In September 1944, the provinces of Gelderland and North Brabant on the Dutch-German border became the main stage for the fighting in western Europe, and of all the battlefields and remembrance sites to visit along this pathway, the 12-mile stretch between Nijmegen and Arnhem is arguably the richest in historical drama. Here was the frontline on the road to Berlin. Here was the setting for Operation Market Garden, the largest airborne operation in history. Here, too, is where the trail’s origins lie.
And that was where Jan Loos came in. For years, this volunteer at Oosterbeek’s Airborne Museum at Hartenstein has been mapping the stories of the traumatised civilians and lost soldiers of his unassuming home town, around three miles west of Arnhem. The nonagenarian told me he would share his story and show me the places that changed his life for ever. In exchange, I did what I could: paid for his lunch and a glass of beer.

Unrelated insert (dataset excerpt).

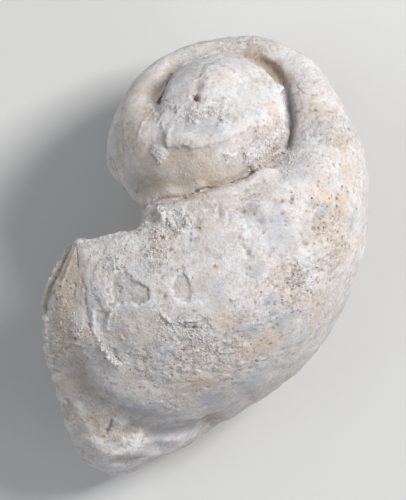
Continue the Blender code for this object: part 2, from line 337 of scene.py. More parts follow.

Inside the cafe, Jan related his story. At 14, he witnessed the atrocities when Oosterbeek became an ill-fated focal point of Operation Market Garden. In September 1944, the Nazis had 1,100 guns and mortars set up around his village and they fired constantly, trapping his family – who remained hidden in the basement of their house – without food or water. He was numb from the noise and told me he has never been able to forget the screaming, and sounds and smells of mortar fire.
“When we finally managed to come out days later, there was no part of our house left standing,” he said. “We looked straight up into thin air.”
Another image from that day is imprinted in Jan’s mind: an empty birdcage, spotted among the debris. With that image lingering, he finished his story, remembering how his family stepped into the line of fire and walked down their street with artillery shells whooshing over their heads.
“Oosterbeek had become a ghost town,” he said. “There was dirt, burning vehicles and broken houses. Bodies everywhere.”
Shocked by the visceral account, I had stopped breathing.
Half an hour later, we set out together on a pathway through the parkland and forest to the south. By Jan’s design, we followed the same route taken by the allies during Operation Berlin, when 2,400 soldiers were evacuated across the Lower Rhine in September 1944. Led by Major-General Roy Urquhart, the commander of the disastrous “A Bridge Too Far” offensive, the beleaguered troops made their escape at night-time. We had the warmth of the sun on our backs. Where the forest was at its thickest, Jan said, remains of missing soldiers are still found.
From the treeline to the river, he told me about his decision to join the Royal Netherlands Navy, a career that lasted until his retirement in the 1980s; introduced me to the story of Kate ter Horst, the “Angel of Arnhem”, who tended wounded British soldiers in the refectory of the village’s Oude Kerk, which we passed along the way; and rescued a runaway toddler who’d somehow escaped down the forest path in the wrong direction from his mother.
Lurking ahead, at the foot of a wide field, lay the banks of the Lower Rhine, still but for a single boat puttering between the embankments. If anyone had looked across from the other side, they would have seen an unorthodox couple, together but apart, sharing the common language of silence and respect. Where we were standing, 95 soldiers had been gunned down into the water. Now, there was just us, the Rhine and the inescapable echo of memory.
Rather than dwell on the moment, Jan whipped out his smartphone to show a black-and-white photo of himself, years later and dancing at a Royal Air Forces Association charity ball in Amsterdam. On his arm was Dame Vera Lynn.
And then, my new friend left me to continue on my way. Ahead was Arnhem, the notorious John Frost Bridge and the German border, but before me also lay a slightly different path. For I was no longer just a curious hiker, but a bearer of Jan’s story, able to pass it on and share it on a journey of my own.